A cosmetic contact lens is designed to change the appearance of the eye. These lenses are available with or without prescription and carry the same risk of complications as any other contact lens. It is for this reason that even zero-powered lenses are classified as medical devices and a contact lens examination is essential before first use.

Therapeutic contact lenses

Contact lenses may be used in the management and treatment of various disorders of the eye. For example, a bandage contact lens is used to prevent the eyelid rubbing against an injured or diseased cornea.

Contact Lens materials

Hard lenses are made from a rigid plastic material called PMMA. Their main disadvantage is that no oxygen is transmitted through the lens to the cornea.

RGP (Rigid Gas Permeable) lenses started development during the 1980s. Their rigid structure and high oxygen transmission make them ideal for higher prescriptions and patients with keratoconus. In addition, RGP lenses are not hydrophilic and do not absorb vapours or liquids, making them suitable for use in many industrial environments.

Soft lenses are made from gel-like, water-containing plastics. Whilst rigid lenses require a period of adaptation, soft lenses are immediately comfortable.

Wearing Schedule

Daily Wear lenses are designed to be removed prior to sleeping.

Extended Wear lenses can be worn overnight, usually for 6 or more nights. These lenses can be worn for such long periods of time because of their high oxygen permeability to the cornea, which allows the eye to remain healthy even when the eyelid is closed. However, Extended lens wearers may have an increased risk for corneal infections and corneal ulcers, primarily due to poor care and cleaning of the lenses, tear film instability, and bacterial stagnation.

Replacement Schedule

Daily disposable lenses - Discard after a single day of wear.

Shorter replacement cycle lenses are commonly thinner and lighter, due to lower requirements for durability against wear and tear, and may be the most comfortable in their respective class and generation. These may be best for patients with ocular allergies or other conditions because it limits deposits of antigens and protein, and is considered the healthiest wear schedule due to the most frequent replacement. Single use lenses are also useful for people who use contacts infrequently, or for purposes (e.g., swimming or other sporting activities) where losing a lens is likely.

Disposable lenses - Discard every two to four weeks as prescribed by your practitioner.

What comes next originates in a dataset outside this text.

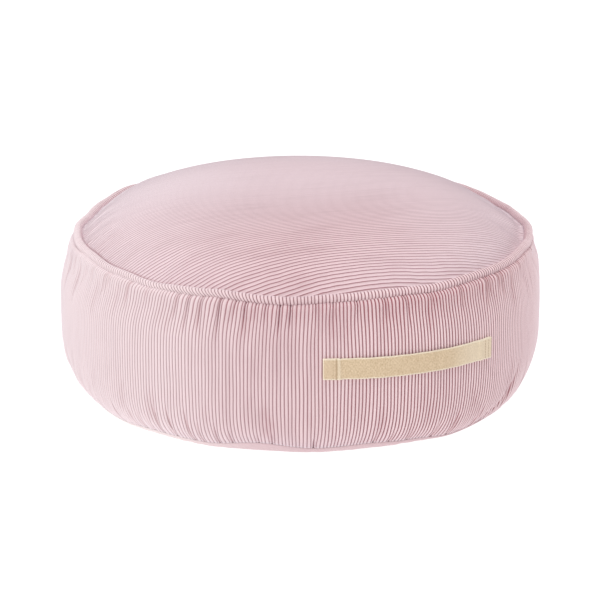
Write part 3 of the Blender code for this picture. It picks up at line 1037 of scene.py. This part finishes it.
def webbing_ribbon():
    """The handle as one folded ribbon."""
    left, right = ribbon_path()
    front = (right[:, 0] < half_strap - 0.001) & (right[:, 1] > GAP + 0.9 * STRAP_THICK)
    right[:, 1] -= dimple(right[:, 0]) * front
    path = np.concatenate([left, right])
    across = np.linspace(-0.5, 0.5, 13)
    along = path[:, 0][:, None] + 0 * across[None]
    clear = path[:, 1][:, None] + 0 * across[None]
    wave = 0.00012 * np.sin(along * 260) * np.sign(across)[None] * (np.abs(across) > 0.45)[None]
    grid = strap_place(along, STRAP_WIDTH * across[None] + wave, clear)
    rows, columns = along.shape
    index = np.arange(rows * columns).reshape(rows, columns)
    quads = np.stack([index[:-1, :-1], index[1:, :-1], index[1:, 1:], index[:-1, 1:]], -1)
    run = lengths_along(path)
    uv = np.stack([across[None] + 0.5 + 0 * along, run[:, None] / STRAP_WIDTH + 0 * along], -1)
    corners = uv.reshape(-1, 2)[quads.reshape(-1)]
    places, faces = grid.reshape(-1, 3).tolist(), quads.reshape(-1, 4).tolist()
    ribbon = make_piece("webbing_handle", places, faces, corners)
    select_only(ribbon)
    wall = ribbon.modifiers.new("webbing", "SOLIDIFY")
    wall.thickness = STRAP_THICK * 0.9
    wall.offset = 0
    bpy.ops.object.modifier_apply(modifier=wall.name)
    return ribbon, float(run[-1])


handle, webbing_length = webbing_ribbon()
print("webbing cut to", round(1000 * webbing_length), "mm")

# %% [markdown]
# ## Stitches
#
# Each end is sewn across with two rows of thick thread. One stitch is modelled from a
# sphere, drawn out to a bead with a point at each end, and copied to its places.

# %% Handle stitches
STITCH, STITCH_STEP = 0.0024, 0.0031
STITCH_WIDE, STITCH_DEEP, STITCH_SUNK = 0.00062, 0.0005, 0.00021


def one_stitch():
    """A single stitch along Z, with its flat side towards -Y."""
    bpy.ops.object.select_all(action="DESELECT")
    bpy.ops.mesh.primitive_uv_sphere_add(segments=8, ring_count=6, radius=0.5, location=(0, 0, 0))
    stitch = bpy.context.object
    bpy.ops.object.mode_set(mode="EDIT")
    bpy.ops.mesh.select_all(action="SELECT")
    bpy.ops.transform.resize(value=(STITCH_WIDE, STITCH_DEEP, STITCH))
    bpy.ops.object.mode_set(mode="OBJECT")
    return stitch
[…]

  • Frequent replacement lenses - Discard monthly or quarterly as prescribed by your practitioner.
  • Traditional (reusable) lenses - Discard every six months or longer as prescribed by your practitioner.

Contact Lens Designs

Many lens designs are available to correct various types of vision problems:

Spherical contact lenses are prescribed to correct myopia (shortsightedness) or hyperopia (farsightedness).

Toric contact lenses are used to correct astigmatism.

Multifocal contact lenses contain different zones for near and far vision to correct presbyopia.

Which Contact Lens is right for you?

Lenses are available in a multitude of combinations of diameter, curvature and material. Your Optometrist will judge the best lens for you based on good vision, fit, comfort and wearing schedule. He/she will also ensure that the final lenses prescribed will not interfere with the physiology of the eye.

Contact Lens Wear and Care

Cleaning and disinfecting contact lenses is usually carried out by storing in multipurpose or preservative-free hydrogen peroxide solutions.

Daily disposable contact lenses do not need cleaning or disinfecting. They are stored in sterile containers and discarded after use.

Contact Lens Problems

People react differently to various lens materials and cleaning solutions. In most cases, if a problem develops, a change in lens type, material or cleaning solution is all that is needed to provide comfort, good vision and healthy eyes.

If you experience any discomfort, remove your lenses and consult your Optometrist.